Il lavoro non ti ama (#1-2024)
“Fai ciò che ami e non lavorerai neanche un giorno”.
E’ una delle tante frasi con cui siamo cresciuti e che ci hanno spinto alla ricerca del lavoro dei sogni: quello che fai col sorriso sulle labbra, che sfrutta i tuoi talenti migliori e che ti fa sentire parte di una squadra (o in alcuni casi, a seconda di chi riesce a venderla meglio, come una “famiglia”).
Peccato che in molti casi dietro a questa frase con cui molte generazioni sono cresciute, c’è un’amara verità: “il lavoro non ti ama”.
Non è una questione personale ma qualcosa che è regolato da principi che hanno radici storiche nel secolo scorso e che prendono forma da come è nato il capitalismo e da come si è evoluto nel tempo.
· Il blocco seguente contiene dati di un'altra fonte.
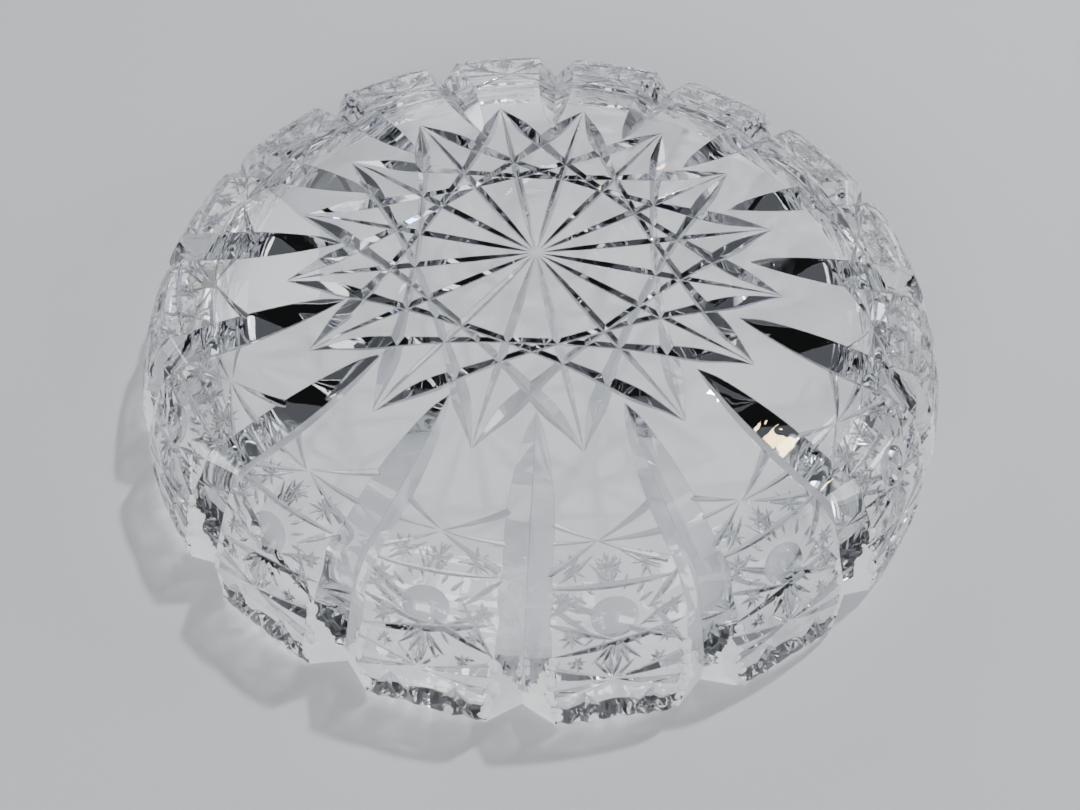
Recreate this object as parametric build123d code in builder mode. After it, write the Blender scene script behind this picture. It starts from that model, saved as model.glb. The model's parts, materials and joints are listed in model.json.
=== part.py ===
from build123d import *
from math import asin, cos, degrees, radians, sin, tan
import os

os.makedirs("parts", exist_ok=True)

# A low bowl of cut lead crystal, stored mouth down so that the star ground
# into its base faces up.  Millimetres, +Z up, origin on the axis at the rim.

# ---- blank, before any cutting ------------------------------------------------
RIM_RADIUS = 101.5
HEIGHT = 35.4
FOOT_RADIUS = 53.0  # flat disc of the base
SHOULDER_RADIUS = 89.4  # where the gently sloping underside meets the wall
SHOULDER_Z = 31.2
WALL_MIDDLE = (98.4, 15.0)  # the rounded wall passes through this point
RIM_WALL = 8.6
CAVITY_TOP_Z = 26.0
CAVITY_RADIUS = 86.0
CAVITY_FILLET = 22.0

# ---- repeat ---------------------------------------------------------------------
COUNT = 16
FIRST_FLUTE = -90.0  # degrees, one flute runs straight to the front
FIRST_PANEL = FIRST_FLUTE + 180.0 / COUNT

# ---- flutes between the panels ----------------------------------------------------
FLUTE_START_RADIUS = 48.4
FLUTE_ENTRY_FALL = 22.0  # this and the two other falls are degrees below the horizontal
FLUTE_ENTRY_RADIUS = 110.0  # of the wheel, which leaves a hollow run in
FLUTE_RUN_FALL = 5.0
FLUTE_RUN_LENGTH = 4.0
FLUTE_BEND_RADIUS = 6.0
FLUTE_WALL_FALL = 66.0
FLUTE_OPENING = 95.0  # included angle of the V
FLUTE_REACH = 9.0

# ---- ground gates where the flutes leave the rim --------------------------------------
GATE_TOP = (96.6, 21.0)
GATE_FOOT_RADIUS = 97.2
GATE_OPENING = 120.0
GATE_REACH = 9.0

# ---- star in the base ---------------------------------------------------------------------
STAR_RADIUS = 59.0
STAR_TIP_Z = 34.6  # the sloping underside comes down to the mitre bottoms at the tips
STAR_OPENING = 98.0
SPLIT_START = (1.0, 35.2)  # radius and height of the bottom of each radial mitre
SPLIT_MIDDLE = (30.0, 34.3)
SPLIT_REACH = 1.6
CHORD_STEP = 5  # each tip is joined to the fifth tip round from it
CHORD_BOW = 4.5  # the chords bow this far towards the centre

# ---- cutting of one panel ----------------------------------------------------------------------
MITRE_OPENING = 98.0
WEDGE_OPENING = 128.0  # the lower star has broad, shallow arms
UPPER_STAR_RADIUS = 78.5
UPPER_STAR_ARMS = (27.0, -1.0, -24.0, 154.0, 181.0, 211.0)  # degrees, anticlockwise from the right
UPPER_STAR_PITCH = 3.4  # degrees each arm dives away from the star's centre
LOWER_STAR_Z = 15.2
LOWER_STAR_ARMS = (9.0, -15.0, 171.0, 196.0)
LOWER_STAR_PITCH = 4.5
ARM_LENGTH = 14.0
LATTICE_Z = 24.4
LATTICE_TURNS = (13.0, -27.0)
LATTICE_DEPTH = 1.0
LATTICE_REACH = 14.0
BULLSEYE_Z = 27.6
BULLSEYE_WIDTH = 11.0
BULLSEYE_DEPTH = 1.2

# ---- rim ---------------------------------------------------------------------------------------
BAY_WIDTH = 10.0  # shallow arch in the rim under the middle of each panel
BAY_RISE = 1.5

CLEAR = 40.0  # cutters reach at least this far outside the glass
VEE_HEIGHT = 6.0

WALL_ARC = ThreePointArc((RIM_RADIUS, 0), WALL_MIDDLE, (SHOULDER_RADIUS, SHOULDER_Z))


def vee(opening):
    """Corners of a V-wheel's section: its edge is at the origin, and it opens along +Y."""
    half_width = VEE_HEIGHT * tan(radians(opening / 2))
    return (0, 0), (half_width, VEE_HEIGHT), (-half_width, VEE_HEIGHT)


def underside_frame(radius):
    """Point and outward normal of the sloping underside, in the XZ plane."""
    fall = (HEIGHT - SHOULDER_Z) / (SHOULDER_RADIUS - FOOT_RADIUS)
    point = Vector(radius, 0, HEIGHT - (radius - FOOT_RADIUS) * fall)
    return point, Vector(fall, 0, 1).normalized()


def wall_frame(z):
    """Point and outward normal of the rounded wall, in the XZ plane."""
    reach = (WALL_ARC.radius**2 - (z - WALL_ARC.arc_center.Y) ** 2) ** 0.5
    point = Vector(WALL_ARC.arc_center.X + reach, 0, z)
    return point, Vector(reach, 0, z - WALL_ARC.arc_center.Y).normalized()


def mitre_plane(frame, turn, depth=0.0, pitch=0.0):
    """Plane across a mitre that runs at `turn` degrees from the horizontal over the surface."""
    point, normal = frame
    uphill = Vector(-normal.Z, 0, normal.X)
    run = Vector(0, 1, 0) * cos(radians(turn)) + uphill * sin(radians(turn))
    dive = run * cos(radians(pitch)) - normal * sin(radians(pitch))
    lift = normal * cos(radians(pitch)) + run * sin(radians(pitch))
    return Plane(origin=point - normal * depth, x_dir=lift.cross(dive), z_dir=dive)


# ---- V-wheel path of a flute: off the star, round the shoulder, down to the rim ------------
with BuildPart() as flute_cutter:
    with BuildSketch(Plane.XZ):
        with BuildLine():
            flute_start = Vector(FLUTE_START_RADIUS, HEIGHT)
            into_glass = Vector(cos(radians(FLUTE_ENTRY_FALL)), -sin(radians(FLUTE_ENTRY_FALL)))
            entry = JernArc(flute_start, into_glass, FLUTE_ENTRY_RADIUS, FLUTE_ENTRY_FALL - FLUTE_RUN_FALL)
            run = PolarLine(entry @ 1, FLUTE_RUN_LENGTH, -FLUTE_RUN_FALL)
            bend = JernArc(run @ 1, run % 1, FLUTE_BEND_RADIUS, FLUTE_RUN_FALL - FLUTE_WALL_FALL)
            run_out = PolarLine(bend @ 1, CLEAR, -FLUTE_WALL_FALL)
            outside = Line(run_out @ 1, run_out @ 1 + Vector(CLEAR, 0))
            above = Line(outside @ 1, (RIM_RADIUS + CLEAR, HEIGHT + CLEAR))
            back = PolarLine(entry @ 0, CLEAR, 180 - FLUTE_ENTRY_FALL)
            inside = Line(back @ 1, above @ 1)
        make_face()
    extrude(amount=FLUTE_REACH, both=True, taper=90 - FLUTE_OPENING / 2)

# ---- wider, flatter V that grinds the panel corners back beside each notch -----------------
with BuildPart() as gate_cutter:
    with BuildSketch(Plane.XZ):
        with BuildLine():
            gate_top = Vector(*GATE_TOP)
            gate_foot = Vector(GATE_FOOT_RADIUS, 0)
            gate_run = (gate_foot - gate_top).normalized()
            gate_wall = Line(gate_top - gate_run * CLEAR, gate_foot + gate_run * CLEAR)
            gate_base = Line(gate_wall @ 1, gate_wall @ 1 + Vector(2 * CLEAR, 0))
            gate_back = Line(gate_base @ 1, gate_wall @ 0 + Vector(2 * CLEAR, 0))
            Line(gate_back @ 1, gate_wall @ 0)
        make_face()
    extrude(amount=GATE_REACH, both=True, taper=90 - GATE_OPENING / 2)

# ---- radial mitre of the star, a fine point at the centre and at the tip ---------------------
with BuildPart() as split_cutter:
    with BuildSketch(Plane.XZ):
        with BuildLine():
            split_in = Line(SPLIT_START, SPLIT_MIDDLE)
            split_out = Line(split_in @ 1, (STAR_RADIUS, STAR_TIP_Z))
            split_end = Line(split_out @ 1, split_out @ 1 + Vector(0, VEE_HEIGHT))
            split_top = Line(split_end @ 1, split_in @ 0 + Vector(0, VEE_HEIGHT))
            Line(split_top @ 1, split_in @ 0)
        make_face()
    extrude(amount=SPLIT_REACH, both=True, taper=90 - STAR_OPENING / 2)

# ---- bowed mitre that joins two tips of the star ----------------------------------------------
half_angle = radians(180.0 * CHORD_STEP / COUNT)
half_chord = STAR_RADIUS * sin(half_angle)
bow_radius = (half_chord**2 + CHORD_BOW**2) / (2 * CHORD_BOW)
chord_middle = STAR_RADIUS * cos(half_angle) - CHORD_BOW
bow_axis = Axis((chord_middle + bow_radius, 0, 0), (0, 0, 1))
bow_arc = degrees(asin(half_chord / bow_radius))
with BuildPart() as chord_cutter:
    with BuildSketch(Plane.XZ.shift_origin((chord_middle, 0, STAR_TIP_Z))) as chord_section:
        Polygon(*vee(STAR_OPENING), align=None)
    revolve(axis=bow_axis, revolution_arc=bow_arc)
    revolve(chord_section.sketch, axis=bow_axis, revolution_arc=-bow_arc)

# ---- everything cut into one panel ---------------------------------------------------------------
with BuildPart() as panel_cutter:
    for turn in UPPER_STAR_ARMS:
        frame = underside_frame(UPPER_STAR_RADIUS)
        with BuildSketch(mitre_plane(frame, turn, pitch=UPPER_STAR_PITCH)):
            Polygon(*vee(MITRE_OPENING), align=None)
        extrude(amount=ARM_LENGTH)
    for turn in LOWER_STAR_ARMS:
        frame = wall_frame(LOWER_STAR_Z)
        with BuildSketch(mitre_plane(frame, turn, pitch=LOWER_STAR_PITCH)):
            Polygon(*vee(WEDGE_OPENING), align=None)
        extrude(amount=ARM_LENGTH)
    for turn in LATTICE_TURNS:
        frame = wall_frame(LATTICE_Z)
        with BuildSketch(mitre_plane(frame, turn, depth=LATTICE_DEPTH)):
            Polygon(*vee(MITRE_OPENING), align=None)
        extrude(amount=LATTICE_REACH, both=True)
    eye_point, eye_normal = wall_frame(BULLSEYE_Z)
    eye_radius = (BULLSEYE_WIDTH**2 / 4 + BULLSEYE_DEPTH**2) / (2 * BULLSEYE_DEPTH)
    with Locations(eye_point + eye_normal * (eye_radius - BULLSEYE_DEPTH)):
        Sphere(eye_radius)
    bay_radius = (BAY_WIDTH**2 / 4 + BAY_RISE**2) / (2 * BAY_RISE)
    with BuildSketch(Plane.YZ.offset(RIM_RADIUS)):
        with Locations((0, BAY_RISE - bay_radius)):
            Circle(bay_radius)
    extrude(amount=2 * RIM_WALL, both=True)

# ---- the bowl ---------------------------------------------------------------------------------------
with BuildPart() as cut_glass_bowl:
    with BuildSketch(Plane.XZ) as blank_outline:
        with BuildLine():
            foot = Line((0, HEIGHT), (FOOT_RADIUS, HEIGHT))
            underside = Line(foot @ 1, (SHOULDER_RADIUS, SHOULDER_Z))
            wall = ThreePointArc(underside @ 1, WALL_MIDDLE, (RIM_RADIUS, 0))
            rim = Line(wall @ 1, (RIM_RADIUS - RIM_WALL, 0))
            lining = Line(rim @ 1, (CAVITY_RADIUS, CAVITY_TOP_Z))
            ceiling = Line(lining @ 1, (0, CAVITY_TOP_Z))
            Line(ceiling @ 1, foot @ 0)
        make_face()
        cavity_corner = blank_outline.vertices().sort_by_distance((CAVITY_RADIUS, CAVITY_TOP_Z))[0]
        fillet(cavity_corner, CAVITY_FILLET)
    revolve(axis=Axis.Z)
    with PolarLocations(0, COUNT, FIRST_PANEL):
        add(panel_cutter.part, mode=Mode.SUBTRACT)
    with PolarLocations(0, COUNT, FIRST_FLUTE):
        add(flute_cutter.part, mode=Mode.SUBTRACT)
    with PolarLocations(0, COUNT, FIRST_FLUTE):
        add(gate_cutter.part, mode=Mode.SUBTRACT)
    with PolarLocations(0, COUNT, FIRST_PANEL):
        add(split_cutter.part, mode=Mode.SUBTRACT)
    with PolarLocations(0, COUNT, FIRST_PANEL + 180.0 * CHORD_STEP / COUNT):
        add(chord_cutter.part, mode=Mode.SUBTRACT)
cut_glass_bowl.part.label = "cut_glass_bowl"
export_step(cut_glass_bowl.part, "parts/cut_glass_bowl.step")
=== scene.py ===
import json
from math import asin, atan2, cos, hypot, pi, radians, sin, tan

import bmesh
import bpy
import numpy as np
from mathutils import Matrix, Vector

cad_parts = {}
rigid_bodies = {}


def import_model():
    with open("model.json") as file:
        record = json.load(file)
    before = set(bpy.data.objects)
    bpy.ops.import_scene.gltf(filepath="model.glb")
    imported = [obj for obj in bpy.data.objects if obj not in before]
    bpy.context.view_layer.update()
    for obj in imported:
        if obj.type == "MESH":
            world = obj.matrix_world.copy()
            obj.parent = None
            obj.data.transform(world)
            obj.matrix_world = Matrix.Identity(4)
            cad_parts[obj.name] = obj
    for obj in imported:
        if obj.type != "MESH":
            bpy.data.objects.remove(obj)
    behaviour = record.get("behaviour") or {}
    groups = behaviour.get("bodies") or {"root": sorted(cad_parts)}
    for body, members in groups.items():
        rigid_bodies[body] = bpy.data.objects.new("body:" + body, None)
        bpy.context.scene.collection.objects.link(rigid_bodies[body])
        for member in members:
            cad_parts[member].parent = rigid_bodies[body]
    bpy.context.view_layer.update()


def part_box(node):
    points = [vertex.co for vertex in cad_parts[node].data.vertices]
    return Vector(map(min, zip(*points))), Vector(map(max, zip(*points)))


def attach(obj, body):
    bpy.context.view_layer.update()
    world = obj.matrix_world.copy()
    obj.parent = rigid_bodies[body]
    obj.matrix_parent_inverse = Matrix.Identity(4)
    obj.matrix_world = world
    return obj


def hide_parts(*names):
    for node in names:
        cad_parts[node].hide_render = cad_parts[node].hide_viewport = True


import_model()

# ------------------------------------------------------------------ sizes, mm
MM = 0.001
NODE = "cut_glass_bowl"
low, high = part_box(NODE)
HEIGHT = (high.z - low.z) / MM
RIM_RADIUS = 101.5
WALL_CENTRE = (45.5, -3.8)  # centre of the rounded wall, radius and height
WALL_BEND = hypot(RIM_RADIUS - WALL_CENTRE[0], WALL_CENTRE[1])
SHOULDER = (89.4, 31.2)
SHOULDER_ROUND = 2.5
FOOT_RADIUS = 53.0
FOOT_ROUND = 2.0
RIM_WALL = 8.6
RIM_ROUND = 1.4
CAVITY_RADIUS = 86.0
CAVITY_TOP = 26.0
CAVITY_ROUND = 22.0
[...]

Sui perché le carriere sono dei “cicli” che non dipendono dai talenti e dalle capacità dei singoli non basterebbe un’enciclopedia, ma in sintesi tutto si riconduce alla necessità di far assomigliare le industrie a macchine deterministiche con pezzi sostituibili (anziché a organismi vivi in cui ogni membro o componente è necessario e non sacrificabile).
“Il lavoro non ti ama” è un saggio che spezza l’idillio fra l’ideale della crescita infinita e la realtà di una crisi del lavoro (e di identità) che ha rivelato tutti i limiti delle relazioni di potere fra aziende e dipendenti: relazioni spesso figlie di manipolazioni consapevoli reciprocamente perpetrate.
“La beffa più grande del capitale è stata convincerci che il lavoro sia il nostro più grande amore” scrive l’autrice, “trascurando quanto la devozione al lavoro stesso ci abbia reso esausti, frustrati e soli”.
Un libro non sempre condivisibile nei contenuti ma che sicuramente fa riflettere su dinamiche in cui moltissime persone possono riconoscersi.